Here, the ranks are giving a hyperprecision that is not helpful. (Also, encasing the subway line numbers/letters in black circles makes them harder to read, at least on the screen.) As some commenters pointed out, it would probably be better to just display each line with three or five grades, sort of like how Consumer Reports does the ratings.

6 Comments

  1. Bill says:

    Andrew,
    Could you be a little more specific about that? Ranking works just fine when you are trying to model consumer choices (e.g. paired comparisons), which are non-metric to begin with.

  2. Isabel says:

    In the name graphs, zero is infinitely far down, no? If I remember correctly names roughly follow a power law, i. e. that the frequency of the nth most common first name is proportional to n^(-α) for some constant α.

    This particular transformation has the effect of enlarging small fluctuations and shrinking large fluctuations; my guess is that Nicole, for example, would seem to be losing its popularity much faster if plotted in a more conventional way.

    It's possible that only rank data was available, though.

  3. Andrew says:

    Bill,

    I have very little experience modeling consumer choices, but Bradley-Terry and similar models allow one to estimate continuous distributions of preferences using paired comparison data. But really my complaint is with treating the ranks as a goal in themselves. I also dislike some of Tukey's paired comparisons stuff from the 1950s where he tried to estimate rankings of treatments. In general, I can't think of many examples where we should particularly care about rankings.

    Isabel,

    I'd rather have zero at zero. One option, as discussed by Kaiser, is to have the plots on two scales: a common scale for all the names and another scaled to the maximum for each name to see details.

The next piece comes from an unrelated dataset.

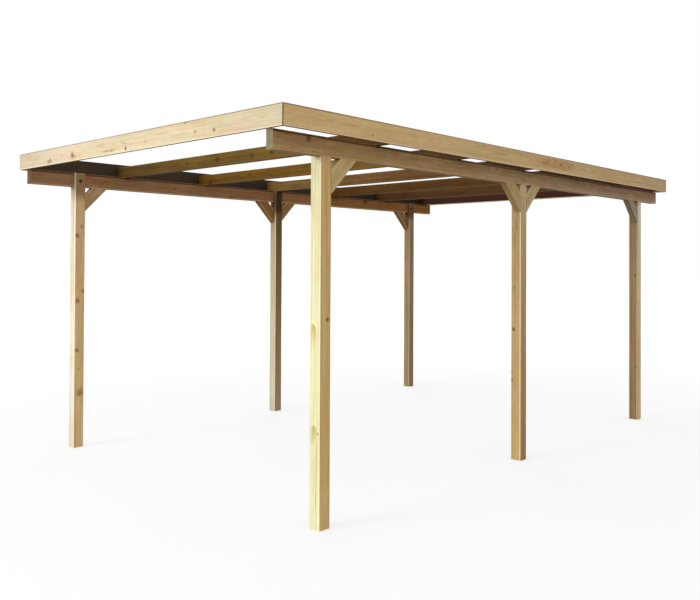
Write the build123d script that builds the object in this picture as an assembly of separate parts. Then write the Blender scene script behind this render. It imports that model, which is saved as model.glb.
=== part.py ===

    Also, I think non-rank data are available, since they're at the baby name site.

  4. Bill says:

    Andrew,
    Thanks. I agree, the ranks themselves are not the goal; however sometimes they are the only observable that makes sense.

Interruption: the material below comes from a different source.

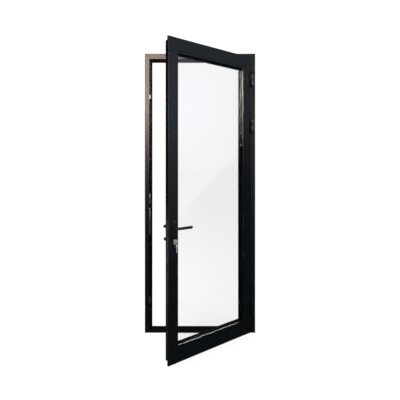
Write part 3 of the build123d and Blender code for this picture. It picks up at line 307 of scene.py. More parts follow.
class Workshop:
    """Makes materials once and finishes pieces for the frame.
    """

    def __init__(self, frame: dict) -> None:
        """Read the hinge line and make the materials."""
        self.frame = frame
        self.materials = {surface: surface.value.make() for surface in Surface}
        self.slots = {part["node"]: part["material_slot"] for part in frame["record"]["subparts"]}
        swing = next(joint for joint in frame["joints"] if joint["name"] == "leaf_swing")
        self.hinge = Vector(swing["pos_m"])
        turn = Matrix.Rotation(OPEN_ANGLE, 4, "Z")
        self.opened = Matrix.Translation(self.hinge) @ turn @ Matrix.Translation(-self.hinge)

    def dress_nodes(self) -> None:
        """Give every CAD node its finish."""
        for name, node in self.frame["nodes"].items():
            material = self.materials[SLOT_SURFACES[self.slots[name]]]
            node.data.materials.clear()
            node.data.materials.append(material)
        LOG.info("dressed %d nodes", len(self.frame["nodes"]))

    def finish_piece(
        self, piece: Piece, name: str, body: str, surface: Surface, replaced: list[str]
    ) -> None:
        """Name a piece, dress it, swing it open with the leaf and let it ride on its body.

        Args:
            piece: The piece, drawn with the leaf shut.
            name: Its name.
            body: The CAD body that carries it.
            surface: Its finish.
            replaced: The CAD nodes that it stands for.
        """
        piece.name = name
        piece.data.name = name
        piece.data.materials.clear()
        piece.data.materials.append(self.materials[surface])
        if body != "frame":
            piece.data.transform(self.opened)
        clear_selection()
        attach(piece, body)
        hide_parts(*replaced)
        LOG.info("%s: %d faces on %s", name, len(piece.data.polygons), body)


def clear_selection() -> None:
    """Deselect every object."""
    bpy.ops.object.select_all(action="DESELECT")


def choose(piece: Piece) -> None:
    """Select one object alone and make it the active one.

    Args:
        piece: The object.
    """
    clear_selection()
    bpy.context.view_layer.objects.active = piece
    piece.select_set(True)


def settle(piece: Piece, smooth: float = 35.0) -> Piece:
    """Put a piece's place into its mesh, weld it and shade it.

    Args:
        piece: The piece.
        smooth: The widest angle in degrees that is shaded smooth.

    Returns:
        The same piece.
    """
    choose(piece)
    bpy.ops.object.transform_apply(location=True, rotation=True, scale=True)
    bpy.ops.object.mode_set(mode="EDIT")
    bpy.ops.mesh.select_all(action="SELECT")
    bpy.ops.mesh.remove_doubles(threshold=WELD)
    bpy.ops.mesh.normals_make_consistent(inside=False)
    bpy.ops.object.mode_set(mode="OBJECT")
    bpy.ops.object.shade_smooth_by_angle(angle=math.radians(smooth))
    return piece


def soften(piece: Piece, width: float, segments: int = 3, angle: float = 40.0) -> Piece:
    """Round a piece's sharp edges with an applied bevel.

    Args:
        piece: The piece.
        width: The bevel's width in metres.
        segments: How many steps it has.
        angle: Edges sharper than this many degrees are rounded.

    Returns:
        The same piece.
    """
    choose(piece)
    bevel = piece.modifiers.new("soften", "BEVEL")
    bevel.width = width
    bevel.segments = segments
    bevel.limit_method = "ANGLE"
    bevel.angle_limit = math.radians(angle)
    bevel.use_clamp_overlap = True
    bpy.ops.object.modifier_apply(modifier=bevel.name)
    return settle(piece)


def cut(piece: Piece, tool: Piece, union: bool = False) -> Piece:
    """Cut a tool out of a piece, or weld it on, and throw the tool away.

    Args:
        piece: The piece.
        tool: What is cut out or welded on.
        union: Weld instead of cut.

    Returns:
        The same piece.
    """
    choose(piece)
    boolean = piece.modifiers.new("cut", "BOOLEAN")
    boolean.operation = "UNION" if union else "DIFFERENCE"
    boolean.object = tool
    boolean.solver = "EXACT"
    bpy.ops.object.modifier_apply(modifier=boolean.name)
    bpy.data.objects.remove(tool)
    return piece


def join(pieces: list[Piece]) -> Piece:
    """Join pieces that share a node.

    Args:
        pieces: The pieces.

    Returns:
        One object.
    """
    clear_selection()
    for piece in pieces:
        piece.select_set(True)
    bpy.context.view_layer.objects.active = pieces[0]
    bpy.ops.object.join()
    return pieces[0]


def bar(low: Vector, high: Vector) -> Piece:
    """Add a block between two corners.

    Args:
        low: Its lowest corner.
        high: Its highest corner.

    Returns:
        The block, ready to shape.
    """
    clear_selection()
    middle = (Vector(low) + Vector(high)) / 2
    bpy.ops.mesh.primitive_cube_add(size=1, location=middle)
    block = bpy.context.object
    block.scale = Vector(high) - Vector(low)
    bpy.ops.object.transform_apply(location=True, rotation=True, scale=True)
    return block


def block(centre: Vector, half: Vector) -> Piece:
    """Add a block about a centre.

    Args:
        centre: Its centre.
        half: Half its size.

    Returns:
        The block, ready to shape.
    """
    return bar(centre - half, centre + half)


def turned(
    start: Vector, along: Vector, stations: list[tuple[float, float]], sides: int = 48
) -> Piece:
    """Turn a round form by extruding a disc station by station.

    Args:
        start: The first disc's centre.
        along: The axis's direction.
        stations: Distance along the axis and radius of each disc.
        sides: How many sides the round has.

    Returns:
        A closed round form.
    """
    clear_selection()
    turn = Vector(along).to_track_quat("Z", "Y")
    first, radius = stations[0]
    bpy.ops.mesh.primitive_circle_add(
        vertices=sides, radius=radius, fill_type="NGON",
        location=Vector(start) + Vector(along) * first, rotation=turn.to_euler(),
    )
    form = bpy.context.object
    bpy.ops.object.mode_set(mode="EDIT")
    bpy.ops.mesh.select_all(action="SELECT")
    for (place, size), (next_place, next_size) in zip(stations, stations[1:]):
        step = Vector(along) * (next_place - place)
        bpy.ops.mesh.extrude_region_move(TRANSFORM_OT_translate={"value": step})
        ratio = next_size / size
        centre = Vector(start) + Vector(along) * next_place
        bpy.ops.transform.resize(value=(ratio, ratio, ratio), center_override=centre)
    bpy.ops.object.mode_set(mode="OBJECT")
    return settle(form)


def domed(length: float, radius: float, crown: float, steps: int = 6) -> list[tuple[float, float]]:
    """Stations of a round end that rolls over to a small flat.

    Args:
        length: Where the straight part ends.
        radius: The radius of the straight part.
        crown: The roll's radius.
        steps: How many stations the roll has.

    Returns:
        Distance and radius of each station.
    """
    turns = [math.pi / 2 * step / steps for step in range(1, steps + 1)]
    return [(length + crown * math.sin(t), radius - crown + crown * math.cos(t)) for t in turns]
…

  5. I was thinking about the problems with ranking in surveys of consumer choices yesterday. Think about the task of putting 10 products in order, from worst to best. The difference between the top two items might be much smaller than that between the bottom two, or the other way around.

    You might be able to tease this relationship out with a lot of ranking data, but a better way to get this information might be to place the items in roughly proportional order from best to worst using a 1-D slider… This way, you get the ease of ranking along with the precision missing from just putting the items in order.

    What do you think?

  6. Professor Gelman – would you happen to have a particular paper by Tom Louis in mind that you could point me to?

    I know that in my lab we use the "tied rank" transformation a lot in order to tease out signal from the global background noise, but I've always wondered what the theorists have to say about it.